Fifteen days after Toyota announced a recall of 2.3 million vehicles in the U.S. for sticking accelerator pedals, the company's president and grandson of its founder made a formal apology at an evening news conference in Japan on Friday night (early morning EST). Akio Toyoda has been largely silent during the last two weeks as his company struggles to contain the fallout from recalls affecting over nine million vehicles on multiple continents. The only other time he's spoken on record was during an interview at the World Economic Forum in Davos, Switzerland last Friday when he told a Japanese interviewer, "I am deeply sorry." What's the reason for today's remarks? Toyoda told the audience of press, ""I came out here today because I would not want our customers to spend the weekend wondering whether their cars are safe."

The company president also announced that a committee would be created to look at Toyota's quality issues and address them going forward, something his predecessor, Katsuake Watanabe, also did back in 2006. Finally, in regards to braking issues with the 2010 Prius revealed yesterday, Toyoda said the company would soon announce how it plans to address them.

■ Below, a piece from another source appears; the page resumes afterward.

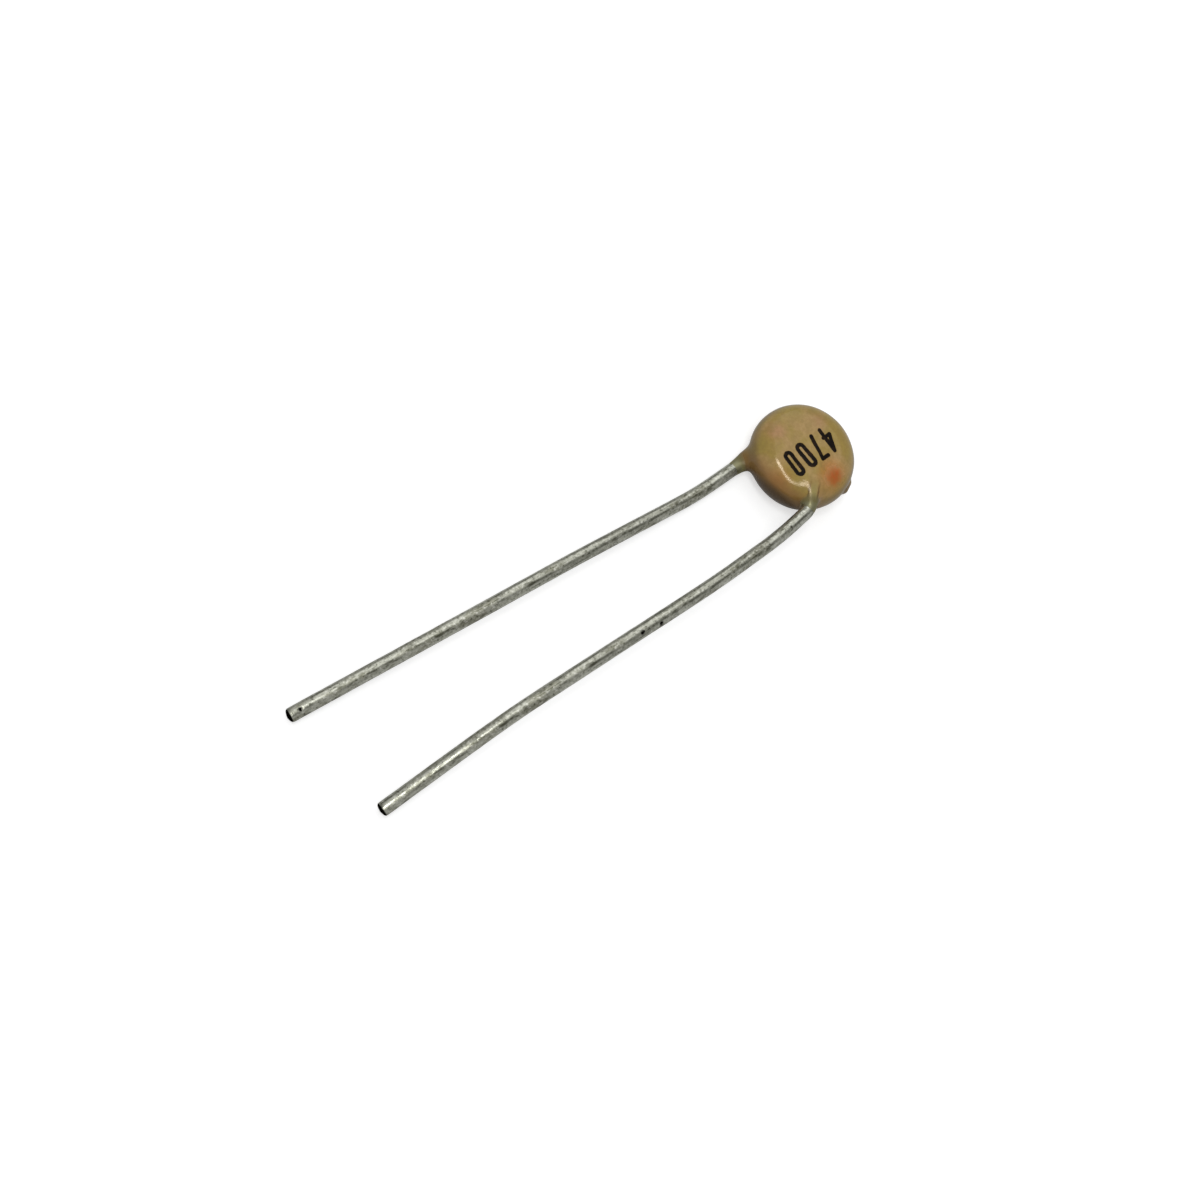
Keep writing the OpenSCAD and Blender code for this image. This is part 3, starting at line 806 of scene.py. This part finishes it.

Despite reports coming out of Japan to the contrary, there has been no official confirmation from Toyota that the new Prius will be recalled. Both the Japanese and U.S. governments have also opened investigations on the Prius and Toyota has pledged its cooperation.

We also learned yesterday of brake issues in the Ford Fusion Hybrid and Mercury Milan Hybrid after Consumer Reports experienced a sudden loss of braking power in a Fusion Hybrid and contacted the automaker. The issue sounds similar to what some owners are experiencing in the 2010 Prius, though we've only heard of this one instance and Ford has already responded with a TSB to repair the issue with a software upgrade.